If this is the case, then this is similar to what St John Paul II did. Was the marriage celebration the establishment of a new trend, having the Pope officiate in more celebrations of the sacraments, and not just matrimony? If the latter is the case, then the event would be more newsworthy and pastorally more significant.

But there is nothing extraordinary in the joining in matrimony of couples already living together before marriage and even having children. It happens all the time and today it happens more frequently than before. Every Cana pre-marriage course I address has several such couples preparing for marriage. It is great that people accept the grace of God and try to regularise their relationship by celebrating the sacrament of marriage.

The fact that now even the Pope did what priests and bishops have been doing for a long time adds more significance to the welcoming and merciful dimension of the Catholic Church which is, after all, a Church of and for saints and sinners. Has it not been said a long time ago and by sources quite respectable that when the lost sheep return, celebrations should be afoot?

Reuters and the rest of the media commented on the event in itself without reporting anything of the homily given by Pope Francis, where he clearly stated that the family is based on the marriage of a man and a woman. But had the Reuters journalist reported the homily, he would have found it difficult to pit once more Pope Francis against Pope Emeritus Benedict. (This is no surprise as pitting one person or one issue against another is a very common media convention.)

“His approach (Pope Francis) contrasts with that of his predecessor, the German Pope Benedict, who said that threats to the traditional family undermined the future of humanity itself,” wrote the Reuters journalist, conveniently forgetting that Pope Francis defends all the time the traditional family and has described gay marriage as an anthropological regression. That is not a great compliment to non-traditional families, is it? Even Benedict could not have said it more forcefully.

The Reuters journalist then told us that “the Pope has said the Church must end its obsession with teachings on abortion, contraception and homosexuality”. These are nice words indeed. There is only one little snag – of no consequence, naturally – that the Pope never said those words! But why should one let the truth come in the way of a good headline?

Media reports started attributing these words to Pope Francis following his in-depth interview with La Civiltà Cattolica and 14 other Jesuit periodicals. During that interview, the Pope used the word ‘obsession’ only once. This is the sentence: “The church’s pastoral ministry cannot be obsessed with the transmission of a disjointed multitude of doctrines to be imposed insistently.” (Even Pope Benedict has also said the same thing several times.)

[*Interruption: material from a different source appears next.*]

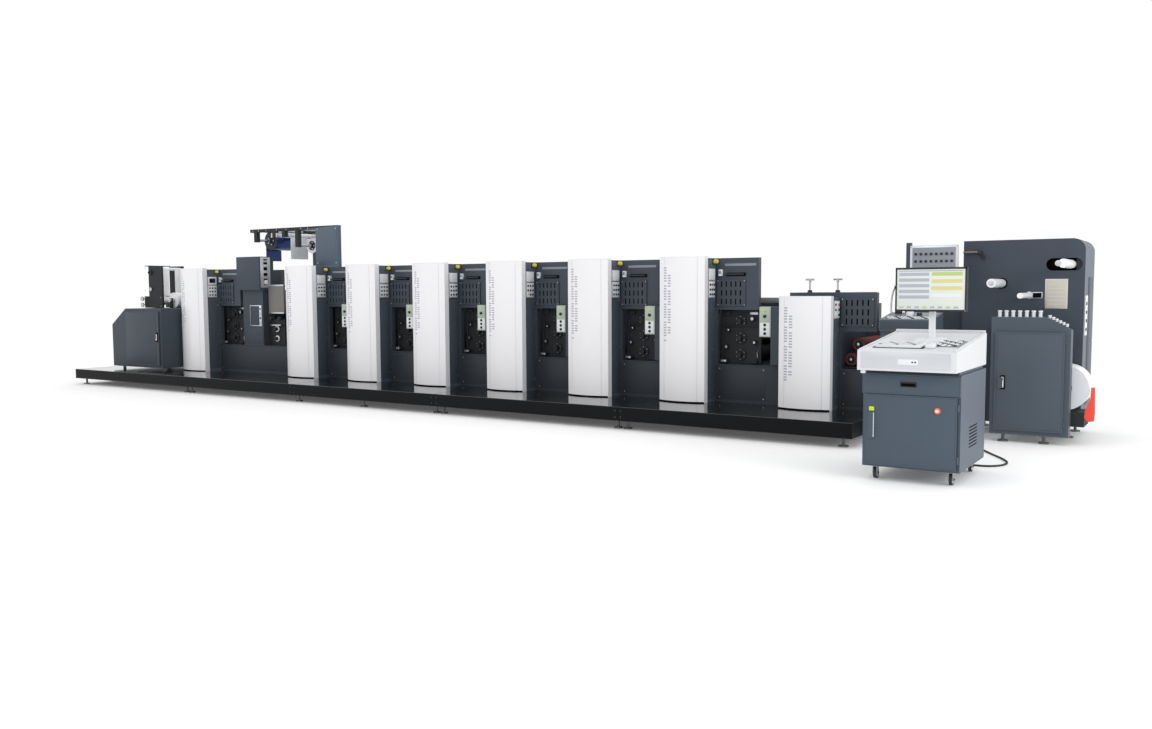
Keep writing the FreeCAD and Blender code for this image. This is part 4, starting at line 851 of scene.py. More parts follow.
@dataclass
class OpenUnit:
    """What shows through the gap of each unit: guards, bearings and small gear."""

    gap_from: float = 530.0
    gap_to: float = 975.0
    cylinders: tuple[float, ...] = (722.0, 896.0, 1070.0)
    cylinder_at: float = 750.0

    def build(self) -> None:
        """Dress the unit's frames and cylinders and add its fittings."""
        dress_each(operator_frames=UNWINDER_GREY, drive_frames=CHARCOAL, bearing_plates=IRON,
                   ink_housings=IRON, ink_rollers=INK_RUBBER, slotted_guards=CHARCOAL,
                   guard_handles=BLACK_PLASTIC, control_boxes=BOX_GREEN, box_brackets=CHARCOAL)
        dress("press_cylinders", CHROME, INK_RUBBER, IRON,
              choose=self.cylinder_part)
        caps = Maker("bearing_caps", IRON, STEEL, SHADOW)
        gear = Maker("unit_gear", IRON, STEEL, BLACK_PLASTIC, SATIN)
        guards = Maker("guard_fittings", SHADOW, STEEL, PALE_PLASTIC, PANEL_GREY)
        boxes = Maker("box_faces", PALE_PLASTIC, BLACK_PLASTIC, LIME, STOP_RED, BOX_GREEN)
        for index, start in enumerate(UNIT_STARTS):
            self.bearings(caps, start)
            self.small_gear(gear, start, index)
            self.guard(guards, start, 1230.0, 1555.0)
        self.guard(guards, INFEED_START, 1040.0, 0.0)
        for start in UNIT_STARTS[2:] + (INFEED_START,):
            self.control_box(boxes, start - 285)
        caps.done()
        gear.done()
        guards.done()
        boxes.done()

    @staticmethod
    def cylinder_part(middle: Vector, out: Vector) -> int:
        """Tell journals, the chromed cylinders and the rubbered ones apart.

        Args:
            middle: Middle of a face.
            out: Which way it looks; not used.

        Returns:
            The place of its finish in the list.
        """
        if middle.y < 1150:
            return 2
        return 0 if 880 < middle.z < 990 else 1

    def bearings(self, caps: Maker, start: float) -> None:
        """Add the bolted bearing caps of one unit's cylinders.

        Args:
            caps: Piece that collects them.
            start: Left edge of the unit.
        """
        for z in self.cylinders:
            x = start + self.cylinder_at
            caps.turned((x, BEARING_FACE, z), Axis.Y, [(-2, 40), (-12, 62), (-18, 62), (-18.5, 60),
                                               (-18.5, 30), (-22, 30), (-22, 28)], 32)
            caps.turned((x, 1090, z), Axis.Y, [(1, 15), (-4, 15), (-5, 11)], 20, 1)
            for k in range(6):
                angle = math.pi * (k / 3 + 1 / 6)
                caps.screw((x + 50 * math.cos(angle), 1093, z + 50 * math.sin(angle)),
                           Axis.Y, -5, 5, 1)

    def small_gear(self, gear: Maker, start: float, index: int) -> None:
        """Add knobs, a tie rail, an oil pipe and a drip shelf to one unit.

        Args:
            gear: Piece that collects them.
            start: Left edge of the unit.
            index: Which unit, counted from the outfeed.
        """
        left, right = start + self.gap_from, start + self.gap_to
        gear.block((left + 2, 1084, 1016), (right, 1098, 1030), 2, 0)
        gear.block((left + 2, 1070, 622), (right, 1108, 632), 2, 0)
        for x, z, radius in ((left + 66, 800 + 18 * (index % 2), 24), (left + 92, 978, 18),
                             (right - 60, 850, 20), (right - 86, 1096, 26)):
            gear.turned((x, BEARING_FACE, z), Axis.Y, [(2, radius * 0.6), (-24, radius * 0.6),
                                               (-25, radius), (-44, radius), (-47, radius * 0.8)],
                        20, 2)
            gear.turned((x, 1066, z), Axis.Y, [(1, radius * 0.62), (-3, radius * 0.62),
                                               (-4, radius * 0.5)], 18, 1)
        gear.tube([(left + 30, 1100, 640), (left + 34, 1092, 720), (left + 26, 1094, 860),
                   (left + 40, 1096, 980), (left + 38, 1104, 1120)], 5, 2)
        gear.block((left + 10, 1040, 634), (left + 96, 1082, 672), 5, 0)
        gear.block((left + 22, 1034, 642), (left + 84, 1042, 664), 3, 3)
        gear.block((right - 88, 1046, 634), (right - 22, 1088, 660), 5, 0)
        gear.tube([(right - 30, 1096, 660), (right - 26, 1078, 700), (right - 34, 1090, 742),
                   (right - 30, 1108, 760)], 4, 1)
        gear.block((left + 20, 1088, 1128), (left + 110, 1109, 1176), 3, 0)
        gear.block((right - 120, 1092, 1138), (right - 30, 1109, 1168), 3, 1)

    def guard(self, guards: Maker, start: float, bottom: float, handle: float) -> None:
        """Finish one slotted guard, its screws and the sensor by its handle.

        Args:
            guards: Piece that collects them.
            start: Left edge of the unit.
            bottom: Lower edge of the guard.
            handle: Height of the handle, 0 for none.
        """
        left = start + self.gap_from
        guards.block((left + 14, 986.5, bottom + 12), (left + 303, 1001, bottom + 258), 0)
        for x in (left + 10, left + 307):
            for z in (bottom + 10, bottom + 260):
                guards.screw((x, 985, z), Axis.Y, -4, 6, 1)
        if handle:
            guards.block((left + 26, 962, handle - 16), (left + 62, 1001, handle + 52), 4, 2)
            guards.block((left + 32, 958, handle + 6), (left + 56, 964, handle + 40), 2, 3)
            guards.block((left + 97, 997, handle - 18), (left + 317, 1001, handle + 18), 2, 0)
            guards.block((left + 80, 996, handle + 86), (left + 430, 1001, handle + 112), 2, 3)

    def control_box(self, boxes: Maker, left: float) -> None:
        """Finish the front of one control box.

        Args:
            boxes: Piece that collects them.
            left: Left edge of the box.
        """
        boxes.block((left + 8, 901, 1076), (left + 112, 906, 1216), 2, 4)
        boxes.block((left + 8, 900, 930), (left + 112, 906, 1064), 2)
        for k in range(3):
            z = 1042 - 44 * k
            boxes.turned((left + 60, 901, z), Axis.Y, [(0, 15), (-4, 15), (-5, 12), (-11, 12),
                                                       (-12, 9)], 20, 1)
        boxes.turned((left + 60, 902, 1186), Axis.Y, [(0, 12), (-5, 12), (-9, 8)], 18, 2)
        boxes.turned((left + 60, 902, 1128), Axis.Y, [(0, 17), (-5, 17), (-6, 14), (-18, 14),
                                                      (-20, 10)], 20, 1)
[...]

What the Pope said in that interview is not the same as what Reuters and many other media outlets reported that the Pope said.

A lot of the media coverage of the Catholic Church – like many other types of reportage – is tainted with bias and sensationalism

It is not the first time that papal interviews are misinterpreted, albeit for different motivations. In 2010, German journalist Peter Seewald’s Light of the World was published, which is based on a wide-ranging interview with Pope Benedict. Seewald had already published two successful books interviewing Cardinal Ratzinger: Salt of the Earth (1996) and God and the World (2002). Benedict’s interview was hijacked by a controversy about Aids and condom use. Many read in this book a breakthrough in traditional teaching. There was no such breakthrough.

Similarly, there is no breakthrough with what Pope Francis says and any traditional Church doctrine. His theology is similar to that of Benedict although his pastoral strategy, preaching style and use of metaphors to communicate the Word of God are quite different.

I am not writing the above to support a commonly held clerical ‘dogma’ that there is a media conspiracy against the Catholic Church. I don’t think that this is the case. The media generally treat the Church as they treat other large institutions by using the journalistic conventions developed as a result of the commercialisation of journalism. The result is many times far from being good quality journalism, but this is the state of the beast at the moment.

We are on the eve of a very important Synod that will be discussing the family under the full glare of media reportage. This in itself is something good but audiences should be discerning and informed enough to be able to differentiate between the journalistic wheat and the sensational chaff. Media reports are not the fifth gospel!